— start of Stored records —

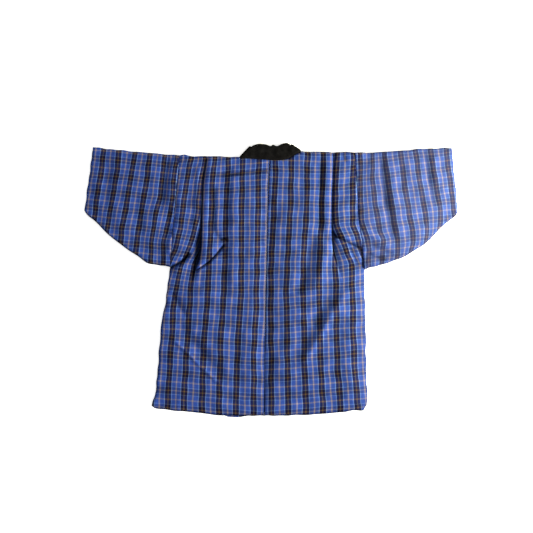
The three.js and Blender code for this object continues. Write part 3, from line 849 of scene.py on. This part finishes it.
def collar(band):
    w, down, up = wadding, band["faceDown"], band["faceUp"]
    bend = (w["wall"] + w["slit"]) / 2             # radius of the band's middle at a fold
    runs = []
    for table, half, side in ((band["leftFront"], leftHalf, 1),
                              (band["rightFront"], rightHalf, -1)):
        seamY, freeX, freeY = sectionRun(band["frontSections"], table["seamY"],
                                         table["freeX"], table["freeY"])
        seamX = xAt(half["frontEdge"], seamY)
        runs.append([seamX + side * w["seamGap"], seamY, freeX, freeY,
                     np.full_like(seamX, down)])
    neck = band["neck"]
    neckRun = sectionRun(band["neckSections"], neck["seamX"], neck["seamY"], neck["freeX"],
                         neck["freeY"])
    neckRun.append(np.full_like(neckRun[0], up))
    turns = np.linspace(down, up, band["foldSections"])
    folds = [[np.full_like(turns, value) for value in (*fold["seam"], *fold["free"])] + [facing]
             for fold, facing in ((band["leftFold"], turns), (band["rightFold"], -turns))]
    seamX, seamY, freeX, freeY, turn = (
        np.concatenate(column)[:, None]
        for column in zip(runs[0], folds[0], neckRun, folds[1], runs[1]))
    angle = np.radians(turn)
    width = np.hypot(freeX - seamX, freeY - seamY)
    side = np.where(seamX < 0, 1, -1)
    awayX, awayY = -side * (freeY - seamY) / width, side * (freeX - seamX) / width
    share = crowdedShares(band["columns"], band["columnCrowds"])[None, :]
    x, y = blend(seamX, freeX, share), blend(seamY, freeY, share)
    thick = w["wall"] * fullness(np.minimum(share, 1 - share) * width, band["round"])
    bulge = 4 * share * (1 - share)                # a parabola from 0 to 1 and back
    thick = thick + unevenness(x, y, band["waves"]) * (turn > band["wavesFrom"]) * bulge

    def offset(distance):
        return np.stack([x + awayX * np.cos(angle) * distance,
                         y + awayY * np.cos(angle) * distance,
                         middle + np.sin(angle) * distance], -1)

    outer, inner = offset(bend - w["wall"] / 2 + thick), offset(0 * x + bend - w["wall"] / 2)
    middleLine = np.stack([(seamX + freeX) / 2, (seamY + freeY) / 2], -1)[:, 0]
    run = np.concatenate([[0], np.cumsum(np.hypot(*np.diff(middleLine, axis=0).T))])
    place = np.stack([share * width, run[:, None] + 0 * x], -1)
    return closedCloth(band["name"], outer, inner, place,
                       np.ones((len(outer) - 1, outer.shape[1] - 1), bool), np.zeros(0))


# Materials

screenGamma = 2.2
usualNoise = (0.3, 0.7)        # where nearly all of a noise texture's values lie


def linear(code):
    # An sRGB hex colour as linear light, by the curve of the sRGB standard
    srgb = np.array([int(code[k:k + 2], 16) for k in (1, 3, 5)]) / 255
    return (*np.where(srgb <= 0.04045, srgb / 12.92, ((srgb + 0.055) / 1.055) ** 2.4), 1.0)


def addNode(tree, kind, inputs=None, stops=None, **settings):
    # A node with its settings, its ramp's stops, and its inputs, each a value or a link
    made = tree.nodes.new(kind)
    for key, value in settings.items():
        setattr(made, key, value)
    for position, code in stops or []:
        ramp = made.color_ramp.elements
        stop = ramp[0] if position == 0 else ramp.new(position)
        stop.color = linear(code)
    if stops:
        made.color_ramp.elements.remove(made.color_ramp.elements[-1])
        made.color_ramp.interpolation = "CONSTANT"
    for key, value in (inputs or {}).items():
        if isinstance(value, bpy.types.NodeSocket):
            tree.links.new(value, made.inputs[key])
        else:
            made.inputs[key].default_value = value
    return made


def newMaterial(name):
    material = bpy.data.materials.new(name)
    material.use_nodes = True
    material.node_tree.nodes.clear()
    return material, material.node_tree


# Yarn-dyed cotton in a checked plain weave: dyed yarns, not a print, so every crossing is a
# mixture of its two yarns, and the surface is matt with a fine rib.
checkedCotton = {
    "repeat": 56,              # of the check, across and along alike
    "weftShows": 0.26,         # how much of a crossing is weft
    # painted shade: how far the painted shade attribute darkens the colour at 1
    "foldShade": 0.9,
    # Half a repeat, from the middle of the dark stripe: colour and width in millimetres
    "half": [("orange", 2.1), ("dark", 8.1), ("pale", 2.7), ("blue", 5.7), ("deepBlue", 1.2),
             ("blue", 5.7), ("pink", 2.5)],
    "warp": {"dark": "#0c0b26", "orange": "#372d1f", "pale": "#516b9b", "blue": "#283e81",
             "deepBlue": "#233878", "pink": "#6c6679"},
    "weft": {"dark": "#191c39", "orange": "#896b40", "pale": "#6f88b2", "blue": "#2a4289",
             "deepBlue": "#25397f", "pink": "#a58a79"},
    "rib": 1.3,                # the yarns' rib, drawn coarser than it is so that it shows
    "ribShows": 0.12,          # how much the rib changes what shows of the weft
    # The lines of the check wander by a few millimetres: waves per metre, metres
    "wander": 14, "wanderBy": (0.008, 0.006, 0),
    # Yarns differ a little in strength of colour: streaks along the warp and along the weft
    "streaks": ((900, 14, 1), (12, 900, 1)), "streakShade": 0.16,
    # The cloth's lustre changes from place to place as the wadding swells
    "lustre": {"Scale": 26, "Detail": 4, "Roughness": 0.6}, "lustreShade": 0.18,
    "slub": {"Scale": 420, "Detail": 3}, "ribHeight": 0.5,
    "bump": 0.35, "bumpDepth": 0.0004,
    "ior": 1.45, "roughness": 0.6, "sheen": 0.06, "sheenRoughness": 0.4,
    "sheenTint": "#8c9cd0",
    # Painted haze: from x = 262 to 330 mm and fully beyond, over the right sleeve and side by the
    # near lamp, the colour is mixed towards a pale grey-blue in place of that lamp's glare
    "nap": {"from": 262, "to": 330, "share": 0.21, "colour": "#495287"},
}


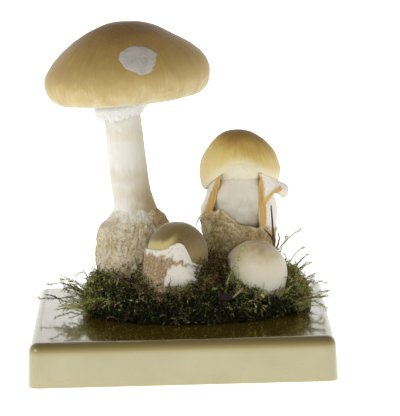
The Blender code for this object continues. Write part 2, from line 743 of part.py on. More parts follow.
def soil_mound(collection):
    """Mound of soil with brown litter and a forked twig, and plain holes for the feet."""
    profile = [*SOIL_DOME, (SOIL_HALF_WIDTH, 44.4), (SOIL_HALF_WIDTH, PATCH_FLOOR), (0.0, PATCH_FLOOR)]
    mound = turned("soil_mound", profile, 46, collection, new_material("soil_brown", (0.12, 0.07, 0.03), 0.95))
    reshape(mound, lambda p: on_patch(p, 3.6 if math.hypot(p[0], p[1]) < 50 else 0.0, 4.0))
    litter = new_collection("litter")
    draw = random.Random(SEED + 1)
    for number in range(LITTER_BITS):
        turn = number * 2.39996
        radius = 46 * math.sqrt((number + 0.5) / LITTER_BITS)
        spot = Vector(on_patch((radius * math.cos(turn), radius * math.sin(turn), 47.5)))
        distance, away = away_from_fungi(spot.x, spot.y)
        if distance < 1.0:
            continue
        aside = Vector((-away.y, away.x, 0)) * draw.choice((-1, 1))
        rise = Vector((0, 0, draw.uniform(0.2, 0.8)))
        inwards = (Vector((*PATCH_PLACE, 0)) - Vector((spot.x, spot.y, 0))).normalized()
        course = (aside + away * 0.3 + inwards * 0.5 + rise).normalized()
        length = draw.uniform(5.0, 9.0)
        if radius + length > 48.0:
            continue
        needle("bit", (spot - course * 3.0, spot + course * length), 1.1, litter)
    for path in TWIG:
        needle("twig", path, 0.9, litter)
    combine(mound, litter, "UNION")
    combine(mound, sockets("soil_sockets"), "DIFFERENCE")
    keep_main_body(mound)
    return mound


def main():
    """Build the group in an emptied scene."""
    for thing in list(bpy.data.objects):
        bpy.data.objects.remove(thing)
    group = new_collection("death_cap")
    base_board(group)
    soil_mound(group)
    moss(group)
    tall_body(group)
    young_body(group)
    button_body(group)
    egg(group)


main()
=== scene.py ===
"""Visual model of the death cap display group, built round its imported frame.

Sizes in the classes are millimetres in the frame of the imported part: the origin is the middle
of the board's flat underside, X runs to the right, Y to the back and Z up.
"""
from __future__ import annotations

import sys

import logging
import math
import random
from dataclasses import dataclass, field
from enum import Enum
from typing import Callable, Iterable, Sequence

import bpy
import numpy as np
from mathutils import Matrix, Vector, noise

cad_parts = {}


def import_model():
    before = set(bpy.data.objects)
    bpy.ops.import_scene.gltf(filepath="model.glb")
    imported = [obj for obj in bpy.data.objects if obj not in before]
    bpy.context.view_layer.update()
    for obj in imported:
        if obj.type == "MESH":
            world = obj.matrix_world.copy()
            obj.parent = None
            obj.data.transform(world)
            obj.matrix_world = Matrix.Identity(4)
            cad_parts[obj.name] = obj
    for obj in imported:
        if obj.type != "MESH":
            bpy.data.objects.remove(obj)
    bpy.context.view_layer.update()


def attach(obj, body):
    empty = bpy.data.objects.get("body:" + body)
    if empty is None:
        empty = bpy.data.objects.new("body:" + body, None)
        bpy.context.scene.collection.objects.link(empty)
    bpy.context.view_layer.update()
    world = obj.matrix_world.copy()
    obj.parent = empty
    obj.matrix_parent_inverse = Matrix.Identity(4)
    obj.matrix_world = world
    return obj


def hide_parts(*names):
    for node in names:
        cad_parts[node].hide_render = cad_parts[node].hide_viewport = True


LOG = logging.getLogger("death_cap")
MM = 0.001
WELD = 0.000001         # metres, for points that fall together
GAP = 0.35              # between pieces that touch
BODY = "root"

Piece = bpy.types.Object
Socket = bpy.types.NodeSocket
Material = bpy.types.Material
Pair = tuple[float, float]
Triple = tuple[float, float, float]
Profile = Sequence[Pair]
Rule = Callable[[Vector, float], Sequence[float]]   # a point and its run to the new point
Measure = Callable[[Vector, float], float]          # a point and its run to a value


# Numbers and curves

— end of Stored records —

Task brief »
Retype exactly, and only, the lines from the one containing "if empty is" through the one containing "obj.parent = empty", both included.

Response »
    if empty is None:
        empty = bpy.data.objects.new("body:" + body, None)
        bpy.context.scene.collection.objects.link(empty)
    bpy.context.view_layer.update()
    world = obj.matrix_world.copy()
    obj.parent = empty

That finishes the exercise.